CAD and scene scripts
(begin)
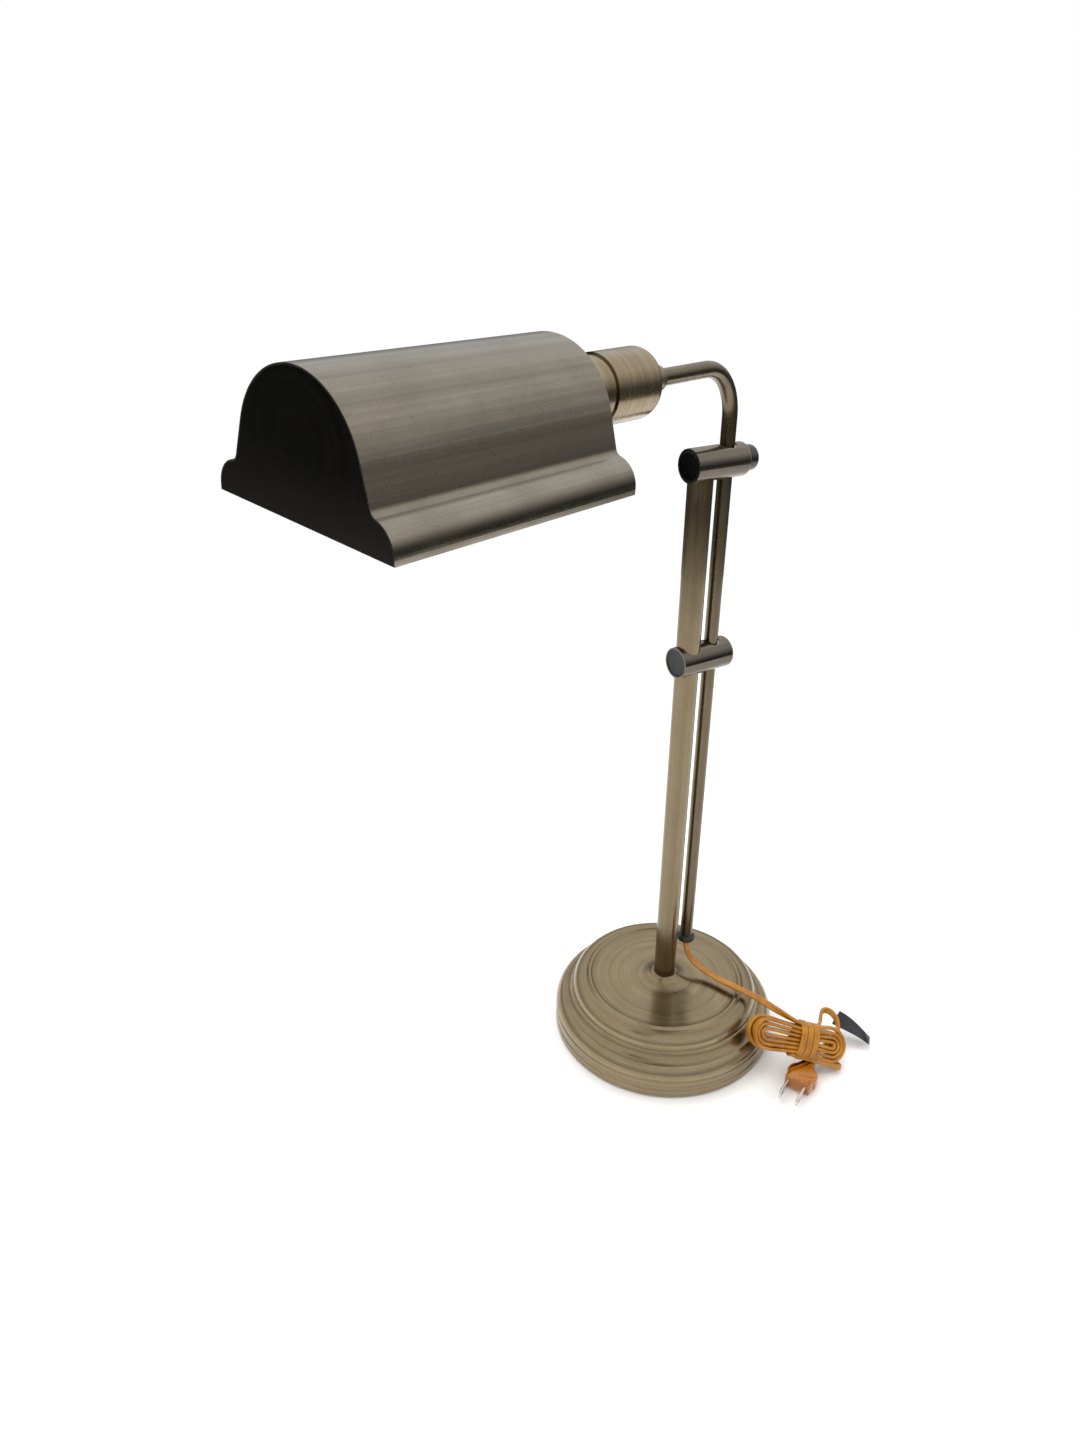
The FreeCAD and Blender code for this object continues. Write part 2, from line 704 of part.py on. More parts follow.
def cord_tube(name, route):
    wire = rounded_route(name, route)
    start = vec(*route[0])
    heading = vec(*route[1]) - start
    circle = Part.Wire(Part.makeCircle(CORD_WIDTH / 2, start, heading))
    tube = wire.makePipeShell([circle], True, True)
    expected = math.pi * (CORD_WIDTH / 2) ** 2 * wire.Length
    print(name, "volume", round(tube.Volume / expected, 3), "of section times length")
    return tube


def cord_hank():
    """Outer shape of the tied bundle, leaning on the base's shoulder."""
    left = vec(*HANK_LEFT)
    spine = vec(*HANK_RIGHT) - left
    length = spine.Length + 2 * HANK_OVERRUN
    slab = Part.makeBox(length, HANK_WIDTH, HANK_THICKNESS)
    slab.translate(vec(-HANK_OVERRUN, -HANK_WIDTH / 2, -HANK_THICKNESS / 2))
    corners = [edge for edge in slab.Edges if abs(edge.tangentAt(edge.FirstParameter).z) > 0.99]
    slab = slab.makeFillet(HANK_END_RADIUS, corners)
    for side in (HANK_THICKNESS / 2, -HANK_THICKNESS / 2):
        slab = slab.makeFillet(HANK_EDGE_RADIUS, edges_at(slab, "Z", side))
    level = math.degrees(math.atan2(-spine.z, math.hypot(spine.x, spine.y)))
    slab.rotate(ORIGIN, X, HANK_TILT)
    slab.rotate(ORIGIN, Y, level)
    slab.rotate(ORIGIN, Z, math.degrees(math.atan2(spine.y, spine.x)))
    slab.translate(left)
    return slab


def on_plug(shape):
    """Carry a piece from plug space, where +X is the way the blades point, to its place."""
    shape.rotate(ORIGIN, Z, PLUG_HEADING)
    shape.translate(vec(*PLUG_REAR))
    return shape


def plug_body():
    """Moulded plug, tapered towards the cord."""
    half = PLUG_WIDTH / 2
    outline = Part.makePolygon([
        vec(0, -CORD_WIDTH, 0),
        vec(PLUG_WAIST, -half, 0),
        vec(PLUG_LENGTH, -half, 0),
        vec(PLUG_LENGTH, half, 0),
        vec(PLUG_WAIST, half, 0),
        vec(0, CORD_WIDTH, 0),
        vec(0, -CORD_WIDTH, 0),
    ])
    body = Part.Face(outline).extrude(Z * PLUG_THICKNESS)
    body = body.makeFillet(PLUG_ROUNDING, body.Edges)
    body.translate(Z * -PLUG_THICKNESS / 2)
    return on_plug(body)


def plug_blades():
    blades = []
    for side in (-1, 1):
        blade = Part.makeBox(BLADE_LENGTH, BLADE_THICKNESS, BLADE_HEIGHT)
        middle = side * BLADE_SPACING / 2 - BLADE_THICKNESS / 2
        blade.translate(vec(PLUG_LENGTH, middle, -BLADE_HEIGHT / 2))
        blades.append(on_plug(blade))
    return Part.makeCompound(blades)


def cord_tag():
    """Blank label that hangs from the hank's small loop."""
    tag = Part.makeBox(TAG_LENGTH, TAG_WIDTH, TAG_THICKNESS)
    tag.translate(vec(0, -TAG_WIDTH / 2, 0))
    tag.rotate(ORIGIN, Y, TAG_DIP)
    tag.rotate(ORIGIN, Z, TAG_HEADING)
    tag.translate(vec(*TAG_CORNER))
    return tag


def build():
    os.makedirs("parts", exist_ok=True)
    near_plate = shade_start + SHADE_LENGTH - PLATE_THICKNESS
    save("base_cover", base_cover())
    save("base_weight", base_weight())
    save("felt_pad", felt_pad())
    save("base_washer", base_washer())
    save("base_bolt", base_bolt())
    save("column_tube", column_tube())
    save("column_plug", column_plug())
    save("upper_cross_tube", cross_tube(UPPER_CROSS_HEIGHT, False))
    save("lower_cross_tube", cross_tube(lower_cross_height, True))
    save("upper_end_cap", end_cap(UPPER_CROSS_HEIGHT))
    save("lower_end_cap", end_cap(lower_cross_height))
    save("upper_end_plug", clamp_bore(end_plug(UPPER_CROSS_HEIGHT), RUNNING))
    save("lower_end_plug", end_plug(lower_cross_height))
    save("upper_guide_block", clamp_bore(guide_block(UPPER_CROSS_HEIGHT), RUNNING))
    save("lower_guide_block", guide_block(lower_cross_height))
    save("clamp_pad", clamp_pad())
    save("clamp_knob", clamp_knob())
    save("slide_rod", slide_rod())
    save("inner_lead", inner_lead())
    save("rod_end_bush", rod_end_bush())
    save("arm_collar", arm_collar())
    save("swivel_washer", swivel_washer())
    save("arm_nut", arm_nut())
    save("socket_cup", socket_cup())
    save("neck_ring", neck_ring())
    save("socket_body", socket_body())
    save("screw_shell", screw_shell())
    save("centre_contact", centre_contact())
    save("bulb_cap", bulb_cap())
    save("bulb_glass", bulb_glass())
    save("switch_stem", switch_stem())
    save("switch_knob", switch_knob())
    save("shade_shell", shade_shell())
    save("far_end_plate", end_plate(shade_start, True))
    save("near_end_plate", end_plate(near_plate, False))
    save("shade_ring", shade_ring())
    save("mains_cord", cord_tube("mains_cord", CORD_ROUTE))
    save("cord_hank", cord_hank())
    save("plug_lead", cord_tube("plug_lead", LEAD_ROUTE))
    save("tag_loop", cord_tube("tag_loop", TAG_LOOP_ROUTE))
    save("plug_body", plug_body())
    save("plug_blades", plug_blades())
    save("cord_tag", cord_tag())


build()
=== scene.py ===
# %% [markdown]
# # A brass banker desk lamp
# The lamp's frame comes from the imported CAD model. This file gives every piece that shows its
# finished shape and surface: spun and drawn brass, a bent-sheet shade, a frosted bulb, rubber,
# and an amber twin flex that is tied in a hank. All lengths are metres, and +Z is up.

import json
import math
import random

import bmesh
import bpy
from mathutils import Matrix, Vector


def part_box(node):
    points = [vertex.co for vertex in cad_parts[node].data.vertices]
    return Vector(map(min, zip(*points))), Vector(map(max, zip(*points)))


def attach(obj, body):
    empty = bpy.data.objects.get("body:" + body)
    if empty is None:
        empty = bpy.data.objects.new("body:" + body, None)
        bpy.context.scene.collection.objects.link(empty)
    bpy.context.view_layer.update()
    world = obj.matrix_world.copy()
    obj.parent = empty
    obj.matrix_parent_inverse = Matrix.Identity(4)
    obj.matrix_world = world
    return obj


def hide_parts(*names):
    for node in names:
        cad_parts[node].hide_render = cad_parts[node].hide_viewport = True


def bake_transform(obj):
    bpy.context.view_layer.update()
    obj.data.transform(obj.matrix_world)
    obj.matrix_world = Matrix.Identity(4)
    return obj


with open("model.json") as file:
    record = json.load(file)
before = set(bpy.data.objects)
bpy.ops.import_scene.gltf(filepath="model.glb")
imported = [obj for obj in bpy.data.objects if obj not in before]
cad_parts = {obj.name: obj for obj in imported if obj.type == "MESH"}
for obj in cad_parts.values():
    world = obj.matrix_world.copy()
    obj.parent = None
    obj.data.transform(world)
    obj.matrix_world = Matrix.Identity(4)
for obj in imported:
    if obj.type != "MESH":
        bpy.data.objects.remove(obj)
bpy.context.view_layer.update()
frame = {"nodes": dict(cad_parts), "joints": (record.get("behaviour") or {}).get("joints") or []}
mm = 0.001

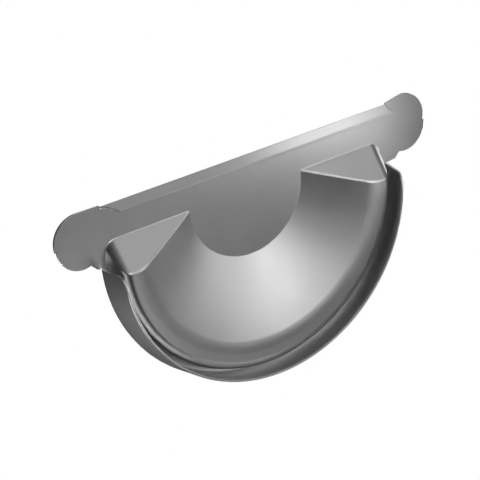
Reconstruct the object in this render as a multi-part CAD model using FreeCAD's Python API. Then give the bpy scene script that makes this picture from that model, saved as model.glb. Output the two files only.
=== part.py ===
import FreeCAD, Part
import math
import os

# End cap for a half-round gutter, pressed and folded from one piece of galvanised sheet.
# The origin is the centre of the gutter's half circle, in the front face of the flat plate.
# X runs along the folded top edge, Z is up, and -Y points into the gutter.

# Sheet and its folds
sheet = 0.8
fold_radius = 1.0

# Rim that goes round the gutter's end
gutter_radius = 62.5
gutter_gap = 0.7
rim_flare = 2.2
rim_depth = 14.0
rim_top = -1.0
rim_corner_run = 4.5
rim_corner_drop = 7.0
rim_fold_radius = 1.2

# Folded top edge
fold_level = 23.6
flange_width = 9.1
flange_left_inset = 3.2
flange_right_reach = 1.8
flange_taper = 3.2
taper_bulge = 0.5

# Rounded ears, cut in two strokes each, the lower one a little to the right of the upper one
left_ear_reach = 17.4
right_ear_reach = 19.7
left_ear_top = 23.8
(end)
TASK STATEMENT -
Extract exactly the leading lines of the data, stopping at and including the line with "return shape".

ANSWER FOR THE TASK -
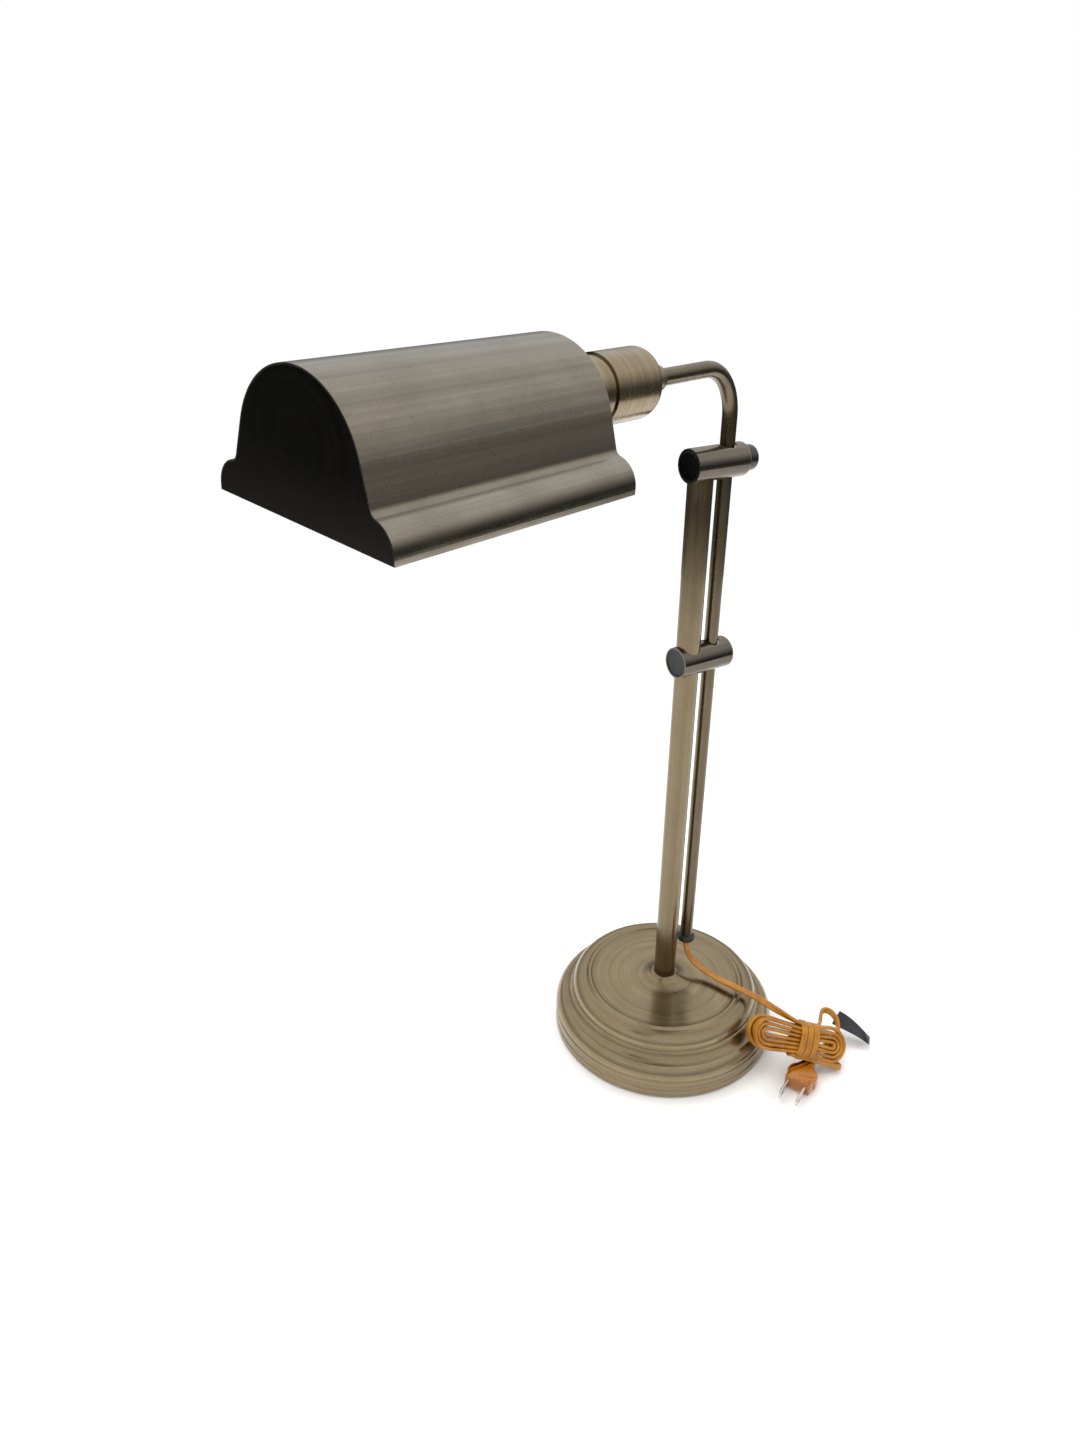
The FreeCAD and Blender code for this object continues. Write part 2, from line 704 of part.py on. More parts follow.
def cord_tube(name, route):
    wire = rounded_route(name, route)
    start = vec(*route[0])
    heading = vec(*route[1]) - start
    circle = Part.Wire(Part.makeCircle(CORD_WIDTH / 2, start, heading))
    tube = wire.makePipeShell([circle], True, True)
    expected = math.pi * (CORD_WIDTH / 2) ** 2 * wire.Length
    print(name, "volume", round(tube.Volume / expected, 3), "of section times length")
    return tube


def cord_hank():
    """Outer shape of the tied bundle, leaning on the base's shoulder."""
    left = vec(*HANK_LEFT)
    spine = vec(*HANK_RIGHT) - left
    length = spine.Length + 2 * HANK_OVERRUN
    slab = Part.makeBox(length, HANK_WIDTH, HANK_THICKNESS)
    slab.translate(vec(-HANK_OVERRUN, -HANK_WIDTH / 2, -HANK_THICKNESS / 2))
    corners = [edge for edge in slab.Edges if abs(edge.tangentAt(edge.FirstParameter).z) > 0.99]
    slab = slab.makeFillet(HANK_END_RADIUS, corners)
    for side in (HANK_THICKNESS / 2, -HANK_THICKNESS / 2):
        slab = slab.makeFillet(HANK_EDGE_RADIUS, edges_at(slab, "Z", side))
    level = math.degrees(math.atan2(-spine.z, math.hypot(spine.x, spine.y)))
    slab.rotate(ORIGIN, X, HANK_TILT)
    slab.rotate(ORIGIN, Y, level)
    slab.rotate(ORIGIN, Z, math.degrees(math.atan2(spine.y, spine.x)))
    slab.translate(left)
    return slab


def on_plug(shape):
    """Carry a piece from plug space, where +X is the way the blades point, to its place."""
    shape.rotate(ORIGIN, Z, PLUG_HEADING)
    shape.translate(vec(*PLUG_REAR))
    return shape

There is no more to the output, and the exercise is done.